His startling criticism of the Sinner's Prayer led to a strong caution regarding the Sinner's Prayer in the convention's resolution as follows: "The 'Sinner's Prayer' is not an incantation that results in salvation merely by its recitation and should never be manipulatively employed or utilized apart from a clear articulation of the Gospel."

While some agreed with Platt, others did not. Critics said they believed Platt opposed the "Sinner's Prayer" because as a Calvinist, he didn't want the hopeless unelect to think they are saved through a simple prayer.

Platt denied that in a blog, saying, "I definitely don't believe that certain people 'actually have no chance for life in Christ. Instead my comments about the 'sinner's prayer' have been deeply motivated by a concern for authentic conversion and regenerate church membership."

Platt further explained his concerns, saying that the New Testament book of John discusses devout followers of Jesus who were not born again.
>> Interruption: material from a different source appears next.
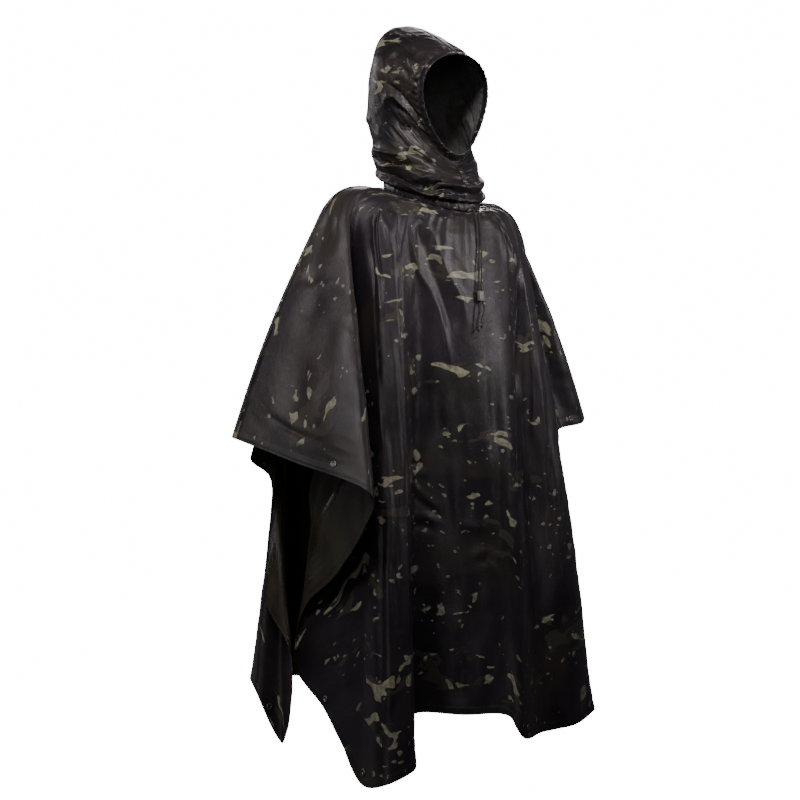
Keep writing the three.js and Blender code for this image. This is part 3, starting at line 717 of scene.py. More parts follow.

John 2:23-24 says, "Many trusted in his name....Jesus, however, would not entrust himself to them."

The Birmingham pastor then makes the scary deduction that, "Clearly, from the beginning of the gospel of John....the gospel that revolves around the necessity and centrality of belief in Christ...John makes clear to us that there is a kind of belief, a kind of faith, that does not save."

He also came to the chilling conclusion that, "It is possible for people to say they believe in Jesus, to say they have accepted Jesus, to say that they have received Jesus, but they are no saved and will not enter the kingdom of heaven? Is that possible? Absolutely, it's possible. It's not just possible; it is probable."

Platt is reported to have a passion for global missions. He has expressed concern that there are millions of people who are being deceived to thinking they're saved when they're not because of a prayer they prayed or decision they made years ago.

The Wartburg publication said in response to Platt's criticism, "On the one hand we agree with Platt that if the Sinner"s Prayer is just a rote prayer, then it is absolutely worthless to the one who recites it. However, we believe there are many who pray it sincerely and truly experience a heart change. How can David Platt know what is in the heart of one who prays the Sinner's Prayer? In all fairness, Platt regrets how he phrased his concern about this prayer; however, there appears to be a growing contingent in Christendom that calls into question this prayer and 'asking Jesus into one's heart".

He is also the author of the widely-read book "Radical."

While the mainstream news media likes to call Southern Baptists the largest Protestant denomination in the United States, Baptists themselves don't consider themselves Protestants at all. They were not part of Martin Luther's Reform movement which protested several practices of the medieval Catholic church. It would be more accurate to refer to them as the largest non-Catholic denomination.

Perhaps the reason Platt's comments struck such a chord with people is because every human being probably wonders what their destination will be after life on earth has ended.